Given information -

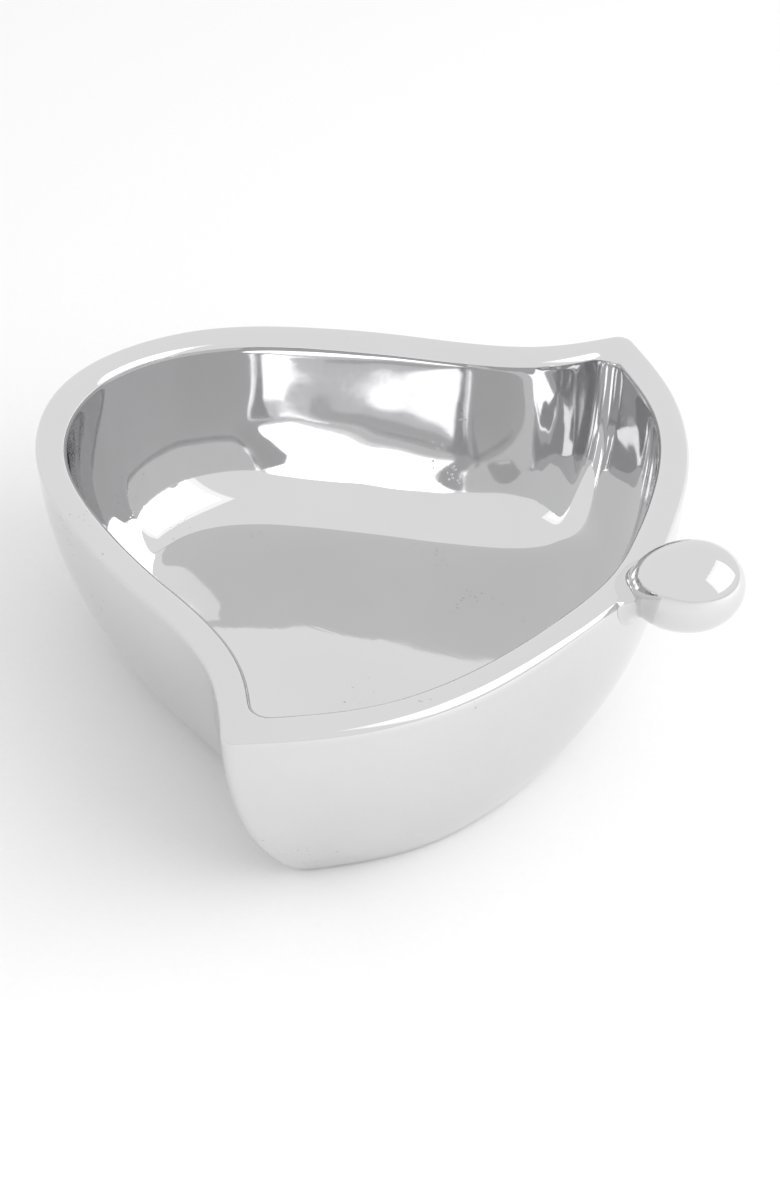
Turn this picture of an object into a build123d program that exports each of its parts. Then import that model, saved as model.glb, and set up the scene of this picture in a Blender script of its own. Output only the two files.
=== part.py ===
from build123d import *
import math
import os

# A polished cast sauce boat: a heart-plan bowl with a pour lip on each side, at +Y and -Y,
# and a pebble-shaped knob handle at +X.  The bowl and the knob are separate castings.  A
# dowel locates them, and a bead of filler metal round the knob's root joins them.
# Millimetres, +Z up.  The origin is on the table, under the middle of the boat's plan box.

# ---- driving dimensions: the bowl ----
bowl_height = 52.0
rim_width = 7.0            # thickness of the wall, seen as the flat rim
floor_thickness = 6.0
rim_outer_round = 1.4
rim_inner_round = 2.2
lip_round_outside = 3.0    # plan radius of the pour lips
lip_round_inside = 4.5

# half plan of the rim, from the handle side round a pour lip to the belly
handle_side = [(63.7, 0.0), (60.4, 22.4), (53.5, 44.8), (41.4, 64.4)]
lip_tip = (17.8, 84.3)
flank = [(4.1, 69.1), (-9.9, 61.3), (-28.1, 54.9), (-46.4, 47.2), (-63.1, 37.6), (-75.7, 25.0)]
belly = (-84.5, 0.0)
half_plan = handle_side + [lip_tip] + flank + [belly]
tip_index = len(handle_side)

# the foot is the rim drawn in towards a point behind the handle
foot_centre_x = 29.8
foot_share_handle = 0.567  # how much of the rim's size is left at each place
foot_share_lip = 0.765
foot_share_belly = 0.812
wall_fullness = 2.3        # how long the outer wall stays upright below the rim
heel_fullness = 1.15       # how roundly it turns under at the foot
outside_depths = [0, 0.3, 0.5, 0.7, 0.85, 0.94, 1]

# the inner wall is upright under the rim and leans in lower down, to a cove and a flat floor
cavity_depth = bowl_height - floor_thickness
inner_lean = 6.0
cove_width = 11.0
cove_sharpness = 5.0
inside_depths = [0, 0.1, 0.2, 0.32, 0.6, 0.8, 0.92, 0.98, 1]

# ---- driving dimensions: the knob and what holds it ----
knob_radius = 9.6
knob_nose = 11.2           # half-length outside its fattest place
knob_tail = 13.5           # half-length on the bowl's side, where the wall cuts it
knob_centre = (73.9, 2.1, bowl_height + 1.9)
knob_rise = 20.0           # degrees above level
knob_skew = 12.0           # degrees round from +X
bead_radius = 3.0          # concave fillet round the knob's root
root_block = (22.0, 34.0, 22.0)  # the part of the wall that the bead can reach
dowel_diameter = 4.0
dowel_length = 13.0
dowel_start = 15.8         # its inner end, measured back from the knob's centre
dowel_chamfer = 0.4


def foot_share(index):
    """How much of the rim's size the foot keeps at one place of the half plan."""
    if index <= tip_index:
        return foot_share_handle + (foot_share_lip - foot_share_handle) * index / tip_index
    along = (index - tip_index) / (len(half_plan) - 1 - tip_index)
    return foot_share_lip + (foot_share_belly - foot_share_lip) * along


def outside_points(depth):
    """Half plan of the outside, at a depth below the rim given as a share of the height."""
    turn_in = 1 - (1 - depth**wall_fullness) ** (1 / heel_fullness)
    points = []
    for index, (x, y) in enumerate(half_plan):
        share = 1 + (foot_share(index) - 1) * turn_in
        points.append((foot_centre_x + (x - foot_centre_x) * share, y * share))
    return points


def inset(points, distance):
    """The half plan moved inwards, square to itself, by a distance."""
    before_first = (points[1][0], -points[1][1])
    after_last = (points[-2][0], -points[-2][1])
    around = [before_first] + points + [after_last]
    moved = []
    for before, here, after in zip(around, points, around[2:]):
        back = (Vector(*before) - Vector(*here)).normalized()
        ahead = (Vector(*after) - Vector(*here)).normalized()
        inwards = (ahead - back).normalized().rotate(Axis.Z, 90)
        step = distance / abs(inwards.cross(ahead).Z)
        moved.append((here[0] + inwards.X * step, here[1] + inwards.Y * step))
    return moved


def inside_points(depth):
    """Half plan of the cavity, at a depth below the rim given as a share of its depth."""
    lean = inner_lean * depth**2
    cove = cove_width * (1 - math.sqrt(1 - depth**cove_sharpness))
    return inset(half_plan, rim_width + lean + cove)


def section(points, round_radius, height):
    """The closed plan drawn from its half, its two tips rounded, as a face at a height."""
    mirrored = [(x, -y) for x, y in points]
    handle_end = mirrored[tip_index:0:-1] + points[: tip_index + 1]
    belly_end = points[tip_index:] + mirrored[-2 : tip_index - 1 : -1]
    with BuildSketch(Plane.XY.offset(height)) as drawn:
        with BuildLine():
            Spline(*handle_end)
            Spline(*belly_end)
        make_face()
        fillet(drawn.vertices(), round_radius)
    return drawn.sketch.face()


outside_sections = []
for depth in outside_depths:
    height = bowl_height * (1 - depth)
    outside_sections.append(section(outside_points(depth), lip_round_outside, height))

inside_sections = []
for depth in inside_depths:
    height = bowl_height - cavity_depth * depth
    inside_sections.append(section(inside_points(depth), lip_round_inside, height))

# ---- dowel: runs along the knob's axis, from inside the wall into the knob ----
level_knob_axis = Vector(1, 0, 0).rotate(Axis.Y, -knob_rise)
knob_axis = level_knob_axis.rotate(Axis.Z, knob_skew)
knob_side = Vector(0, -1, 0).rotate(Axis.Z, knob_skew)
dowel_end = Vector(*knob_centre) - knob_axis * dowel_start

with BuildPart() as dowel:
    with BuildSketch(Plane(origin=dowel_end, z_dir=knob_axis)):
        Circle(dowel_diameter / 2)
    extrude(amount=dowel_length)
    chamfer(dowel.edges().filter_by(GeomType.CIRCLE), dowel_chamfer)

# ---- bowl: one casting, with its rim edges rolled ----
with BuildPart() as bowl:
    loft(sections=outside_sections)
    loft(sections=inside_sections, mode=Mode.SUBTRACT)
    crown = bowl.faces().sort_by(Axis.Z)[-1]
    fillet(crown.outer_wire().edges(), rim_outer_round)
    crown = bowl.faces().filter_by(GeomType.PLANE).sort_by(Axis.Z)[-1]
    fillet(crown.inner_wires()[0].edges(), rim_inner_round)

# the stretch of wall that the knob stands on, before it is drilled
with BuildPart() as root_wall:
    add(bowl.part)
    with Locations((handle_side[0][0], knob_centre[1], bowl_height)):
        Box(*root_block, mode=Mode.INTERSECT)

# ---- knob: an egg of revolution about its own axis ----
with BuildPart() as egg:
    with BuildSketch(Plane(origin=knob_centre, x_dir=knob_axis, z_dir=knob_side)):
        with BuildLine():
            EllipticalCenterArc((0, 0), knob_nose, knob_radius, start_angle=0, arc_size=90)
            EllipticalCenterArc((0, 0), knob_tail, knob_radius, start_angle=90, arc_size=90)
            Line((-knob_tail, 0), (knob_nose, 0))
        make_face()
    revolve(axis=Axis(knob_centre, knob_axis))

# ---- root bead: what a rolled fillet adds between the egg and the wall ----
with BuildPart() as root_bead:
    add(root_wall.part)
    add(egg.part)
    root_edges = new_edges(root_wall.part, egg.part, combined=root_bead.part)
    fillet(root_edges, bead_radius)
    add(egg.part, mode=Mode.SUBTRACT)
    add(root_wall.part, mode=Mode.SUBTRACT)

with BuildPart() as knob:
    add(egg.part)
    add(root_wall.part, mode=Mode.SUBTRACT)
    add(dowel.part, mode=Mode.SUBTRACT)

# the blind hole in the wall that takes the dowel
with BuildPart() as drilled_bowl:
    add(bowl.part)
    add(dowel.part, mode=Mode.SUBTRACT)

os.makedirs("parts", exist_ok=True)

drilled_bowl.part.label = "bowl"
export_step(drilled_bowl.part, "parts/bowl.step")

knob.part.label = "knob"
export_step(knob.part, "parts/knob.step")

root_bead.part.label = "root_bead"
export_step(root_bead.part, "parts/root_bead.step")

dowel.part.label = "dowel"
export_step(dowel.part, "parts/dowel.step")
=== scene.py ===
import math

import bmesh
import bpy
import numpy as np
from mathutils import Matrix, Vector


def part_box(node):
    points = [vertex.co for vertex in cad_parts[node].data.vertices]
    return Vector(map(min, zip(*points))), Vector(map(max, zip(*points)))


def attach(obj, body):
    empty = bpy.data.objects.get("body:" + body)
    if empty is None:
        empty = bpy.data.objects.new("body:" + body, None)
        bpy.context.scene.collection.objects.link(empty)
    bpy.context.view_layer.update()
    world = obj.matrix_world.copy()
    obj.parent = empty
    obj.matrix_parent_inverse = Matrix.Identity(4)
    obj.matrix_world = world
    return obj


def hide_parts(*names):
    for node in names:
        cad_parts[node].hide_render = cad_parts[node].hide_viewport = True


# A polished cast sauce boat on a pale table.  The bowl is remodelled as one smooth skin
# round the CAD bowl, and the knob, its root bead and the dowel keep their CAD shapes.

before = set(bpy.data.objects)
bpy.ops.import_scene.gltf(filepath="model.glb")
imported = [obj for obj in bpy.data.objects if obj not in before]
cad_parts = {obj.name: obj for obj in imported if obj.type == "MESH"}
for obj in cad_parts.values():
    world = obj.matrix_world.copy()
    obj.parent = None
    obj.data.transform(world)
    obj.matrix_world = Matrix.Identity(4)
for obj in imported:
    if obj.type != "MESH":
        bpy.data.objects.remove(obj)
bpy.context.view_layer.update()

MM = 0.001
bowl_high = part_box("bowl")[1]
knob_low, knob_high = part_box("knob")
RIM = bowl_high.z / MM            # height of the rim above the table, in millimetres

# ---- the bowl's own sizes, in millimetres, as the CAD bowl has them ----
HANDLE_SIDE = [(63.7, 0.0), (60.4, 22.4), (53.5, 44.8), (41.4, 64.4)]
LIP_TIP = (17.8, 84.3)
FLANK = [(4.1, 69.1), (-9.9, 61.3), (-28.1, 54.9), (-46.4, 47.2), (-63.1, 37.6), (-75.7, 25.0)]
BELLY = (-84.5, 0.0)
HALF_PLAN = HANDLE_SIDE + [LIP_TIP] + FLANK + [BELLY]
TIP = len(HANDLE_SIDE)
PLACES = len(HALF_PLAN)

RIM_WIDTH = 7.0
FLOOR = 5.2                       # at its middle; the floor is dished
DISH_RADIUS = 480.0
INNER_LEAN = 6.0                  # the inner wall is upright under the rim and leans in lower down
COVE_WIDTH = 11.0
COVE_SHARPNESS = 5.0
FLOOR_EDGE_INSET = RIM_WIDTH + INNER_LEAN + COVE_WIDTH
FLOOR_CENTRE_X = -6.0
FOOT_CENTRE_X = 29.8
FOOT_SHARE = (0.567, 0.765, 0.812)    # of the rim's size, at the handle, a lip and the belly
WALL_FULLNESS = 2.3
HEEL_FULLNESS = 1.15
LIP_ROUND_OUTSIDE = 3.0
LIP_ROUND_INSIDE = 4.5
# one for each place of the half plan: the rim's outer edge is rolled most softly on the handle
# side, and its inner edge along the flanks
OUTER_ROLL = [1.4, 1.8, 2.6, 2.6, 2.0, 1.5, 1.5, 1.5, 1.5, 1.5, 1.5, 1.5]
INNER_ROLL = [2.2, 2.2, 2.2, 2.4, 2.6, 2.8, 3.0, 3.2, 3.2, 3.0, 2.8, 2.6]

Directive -
Transcribe each line of the data above, unaltered, from the one where "# ---- root bead: what" appears to the one where "cad_parts[node].hide_render = cad_parts[node].hide_viewport" appears, inclusive of both.

Response to this task -
# ---- root bead: what a rolled fillet adds between the egg and the wall ----
with BuildPart() as root_bead:
    add(root_wall.part)
    add(egg.part)
    root_edges = new_edges(root_wall.part, egg.part, combined=root_bead.part)
    fillet(root_edges, bead_radius)
    add(egg.part, mode=Mode.SUBTRACT)
    add(root_wall.part, mode=Mode.SUBTRACT)

with BuildPart() as knob:
    add(egg.part)
    add(root_wall.part, mode=Mode.SUBTRACT)
    add(dowel.part, mode=Mode.SUBTRACT)

# the blind hole in the wall that takes the dowel
with BuildPart() as drilled_bowl:
    add(bowl.part)
    add(dowel.part, mode=Mode.SUBTRACT)

os.makedirs("parts", exist_ok=True)

drilled_bowl.part.label = "bowl"
export_step(drilled_bowl.part, "parts/bowl.step")

knob.part.label = "knob"
export_step(knob.part, "parts/knob.step")

root_bead.part.label = "root_bead"
export_step(root_bead.part, "parts/root_bead.step")

dowel.part.label = "dowel"
export_step(dowel.part, "parts/dowel.step")
=== scene.py ===
import math

import bmesh
import bpy
import numpy as np
from mathutils import Matrix, Vector


def part_box(node):
    points = [vertex.co for vertex in cad_parts[node].data.vertices]
    return Vector(map(min, zip(*points))), Vector(map(max, zip(*points)))


def attach(obj, body):
    empty = bpy.data.objects.get("body:" + body)
    if empty is None:
        empty = bpy.data.objects.new("body:" + body, None)
        bpy.context.scene.collection.objects.link(empty)
    bpy.context.view_layer.update()
    world = obj.matrix_world.copy()
    obj.parent = empty
    obj.matrix_parent_inverse = Matrix.Identity(4)
    obj.matrix_world = world
    return obj


def hide_parts(*names):
    for node in names:
        cad_parts[node].hide_render = cad_parts[node].hide_viewport = True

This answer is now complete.